Join groundbreaking scientist Jocelyn Bell Burnell for a presentation on her accidental discovery of pulsars, or magnetized rotating neutron stars that emit pulsing radio waves, while a student at the University of Cambridge. Bell Burnell will also share stories of when other researchers nearly discovered pulsars. In recognition of the importance of her work, she received a Special Breakthrough Prize in Fundamental Physics in 2018. Bell Burnell used the entirety of the $3 million prize to establish a scholarship for underrepresented students in physics research.
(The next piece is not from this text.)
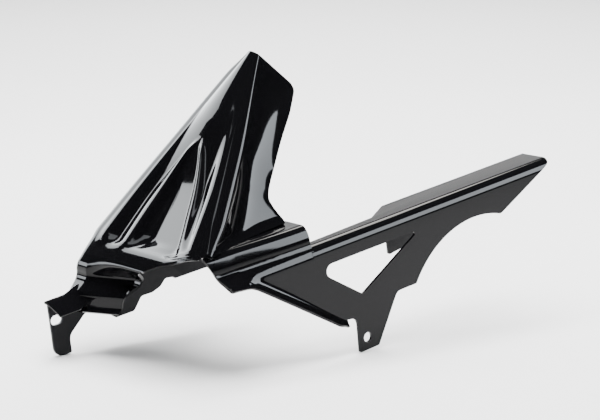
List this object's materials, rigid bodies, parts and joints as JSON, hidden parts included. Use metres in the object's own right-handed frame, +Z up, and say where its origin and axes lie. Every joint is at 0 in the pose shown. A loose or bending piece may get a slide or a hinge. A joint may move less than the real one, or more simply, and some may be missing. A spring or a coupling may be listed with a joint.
{
  "type": "motorcycle rear hugger mudguard",
  "caption": "Rear hugger mudguard with chain guard, formed from one gloss black plastic sheet: pointed ribbed blade, shoulder, guard plate with bored foot, slotted side tab",
  "frame": {"origin": "on the axis of the foot bore, at the outer face of the chain guard's plate", "axes": "+X towards the rear of the motorcycle, +Y along the foot bore from the guard plate towards the tab on the right side, +Z up as the part stands on a table on its foot and tab"},
  "size_m": [0.5672, 0.2259, 0.3241],
  "materials": {
    "black_sheet": "gloss"
  },
  "bodies": {
    "root": {"hugger": "black_sheet"}
  },
  "joints": []
}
This event is presented by the Department of Physics and Astronomy and the Center for Gravitational Waves and Cosmology.

About the Speaker

Since the 1960s, Bell Burnell has actively taken strides in furthering the education and research of astronomy. She has served as president of the Royal Astronomical Society as well as the first female president of both the Institute of Physics and the Royal Society of Edinburgh. Bell Burnell is a visiting professor of astrophysics at the University of Oxford, professorial fellow in physics at Mansfield College, Oxford, and chancellor of the University of Dundee. Among a number of prestigious awards and honors — including honorary degrees from 36 or more institutions — she received the Royal Astronomical Society's Herschel Medal in 1989 and, most recently, the $3 million 2018 Special Breakthrough Prize in Fundamental Physics for her discovery of pulsars and for her inspiring decades of scientific leadership.